Saturday, September 27, 2014

At The Dentist

As I stretched out and looked over my blue paper bib, between my parted boots and out through the picture window at the old folks home in the distance, she said, "You may have a cavity."

I spun my head around at the dental hygienist, who was looking at my x-rays that, earlier, I had tried to wriggle out of by saying that I had eaten after midnight. "That doesn't matter," she said. "I kind of ate a lot," I said. "Nope," she said.

Presently, regarding my possible cavity, I said, "Okay listen, that's impossible. I don't eat Warheads™ or Fun Dip™. Plus, I didn't know that 54 year-old girls could get cavities."

"When we age," she said, "hormones change, saliva dries up, gums recede."
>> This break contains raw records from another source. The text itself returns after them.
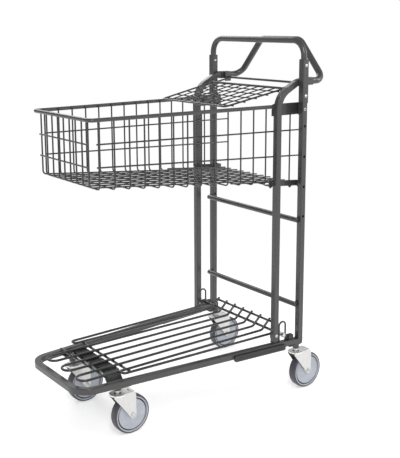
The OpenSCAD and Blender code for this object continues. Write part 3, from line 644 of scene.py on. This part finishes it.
bm = bmesh.new()
for side in (1, -1):
    place = along_rail(side, rail_lo.x)
    flat = rounded_profile([(-rail_half, -rail_half), (rail_half, -rail_half),
                            (rail_half, rail_half), (-rail_half, rail_half)], 3 * MM)

    def end_cap(u, v, w):
        return place(w, rail_mid_z + v, u)
    slab(bm, flat, -2.2 * MM, 0, end_cap)
rail_plugs = add_object("rail_end_plugs", bm, guard_plastic, "trolley", False)
bevelled(rail_plugs, 1.1 * MM)

# Plates under the rails' rear ends, trimmed to the rails with rounded corners
lo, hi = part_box("rear_post_feet")
bm = bmesh.new()
for s in (1, -1):
    back, inner, outer = rail_lo.x + 0.5 * MM, hi.y - 46 * MM, hi.y - 5 * MM
    corners = [(back, inner), (hi.x, inner), (hi.x, outer), (back, outer)]
    slab(bm, rounded_profile(mirrored(corners, s), 5 * MM, 5), lo.z, hi.z, as_given)
feet = add_object("rear_post_plates", bm, frame_coat, "trolley", False)
bevelled(feet, 0.7 * MM)
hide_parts("rear_post_feet")

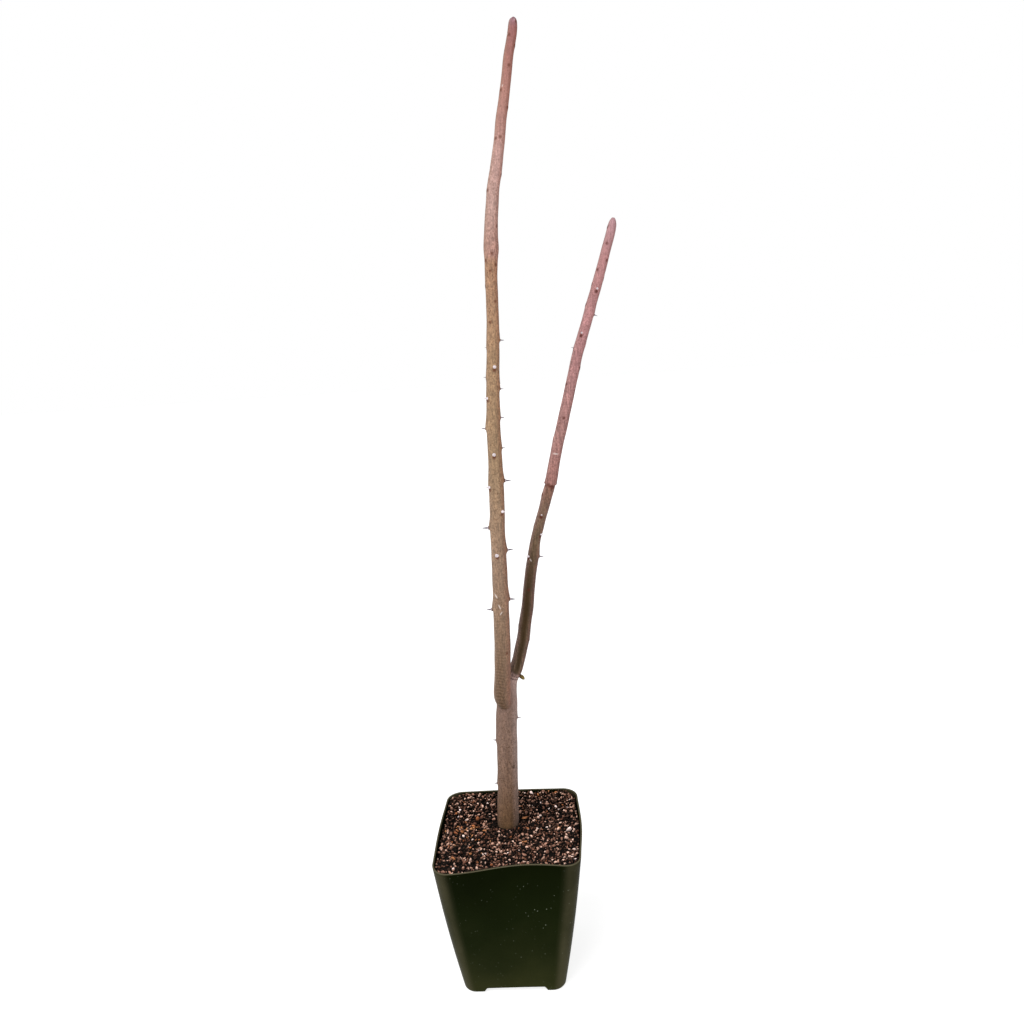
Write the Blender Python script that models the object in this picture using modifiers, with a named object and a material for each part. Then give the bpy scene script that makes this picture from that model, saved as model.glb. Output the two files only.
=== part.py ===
"""Potted alluaudia: a square nursery pot of grit with a cutting and its two thorny shoots.

The table is at z = 0, +X is right and +Y is away from the front wall. Lengths are in metres.
"""

import math
import random

import bmesh
import bpy
from mathutils import Matrix, Vector, noise

MM = 0.001
GAP = 0.3 * MM

# The pot, a thin square shell that tapers to four corner feet.
POT_HEIGHT = 91 * MM
RIM_SIDE = 88 * MM
BASE_SIDE = 63 * MM
RIM_CORNER = 10 * MM
BASE_CORNER = 8 * MM
WALL = 1 * MM
SIDE_SWELL = 0.7 * MM
# The hand-soft walls: the base sits a little to the left and front of the rim, and the walls bow.
BASE_SHIFT = Vector((-1.0 * MM, -1.2 * MM))
FRONT_DENT = 3.9 * MM
FRONT_WAVE = 1.7 * MM
FRONT_SKEW = 1.8 * MM
BACK_BOW = 0.8 * MM
LEFT_BOW = 1.0 * MM
RIGHT_BOW = 1.9 * MM
FOOT_HEIGHT = 3.5 * MM
FOOT_SPAN = 11 * MM
FOOT_SLOPE = 3.2 * MM
FLOOR = 1.4 * MM
DRAIN_RADIUS = 4 * MM
DRAIN_SPACING = 16 * MM
# The rounding under the feet, as (height, inset), and the heights at which the walls are drawn, in millimetres.
FOOT_ROUNDING = ((0.0, 1.1), (0.5, 0.4), (1.3, 0.0))
POT_LEVELS = (16, 34, 54, 74)
# Segments of a corner and of a side, on the pot and on the soil.
POT_STEPS = (4, 6)
SOIL_STEPS = (5, 19)

# The soil, filled to just under the rim round the trunk.
SOIL_TOP = 86.6 * MM
SOIL_SLOPE = 0.022
SOIL_RINGS = 18
GRAIN_SPACING = 5.5 * MM
GRAIN_RISE = 1.5 * MM
SOIL_ROLL = 0.8 * MM
SOIL_SEED = 11

# The stems, as (x, y, z, diameter) in millimetres from the root end up, with the pot's axis at x = y = 0.
TRUNK_SPINE = (
    (-2.6, 11.6, 34, 12.0),
    (-1.9, 11.6, 60, 13.4),
    (-1.6, 11.6, 82, 13.9),
    (-1.1, 11.6, 95, 13.7),
    (-0.1, 11.6, 111, 13.1),
    (0.8, 11.6, 128, 13.0),
    (1.5, 11.6, 145, 13.2),
    (2.2, 11.7, 160, 13.3),
    (3.5, 12.0, 169, 12.4),
    (4.8, 12.4, 177, 10.2),
    (6.1, 12.7, 183.5, 9.0),
    (7.2, 12.8, 186.5, 8.8),
    (8.4, 12.9, 188.6, 8.7),
)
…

"What are you? A hygiene expert?" I asked.

"Yes," she said.

"Well, I have scads of saliva!" I said, "which will make itself apparent when I spit into this giant-tiny sink of yours, on which I see a plastic cup that you have already filled with water, which I won't even need because I make so much saliva. So that's a waste."

"We'll see."

"I can make saliva on command," I continued. "And just so you know, the command is:  Wed-ding-cake."




1 comment:

  1. You're in good company, Con. I got very sulky when the dentist told me I not only needed a filling replaced (OK, so they do wear out) but that there was decay around it. What? I don't get cavities! I haven't had a cavity in decades! The dentist is the one doctor I love going to because he always says, "your teeth are great, so whatever you're doing, keep it up." I feel betrayed.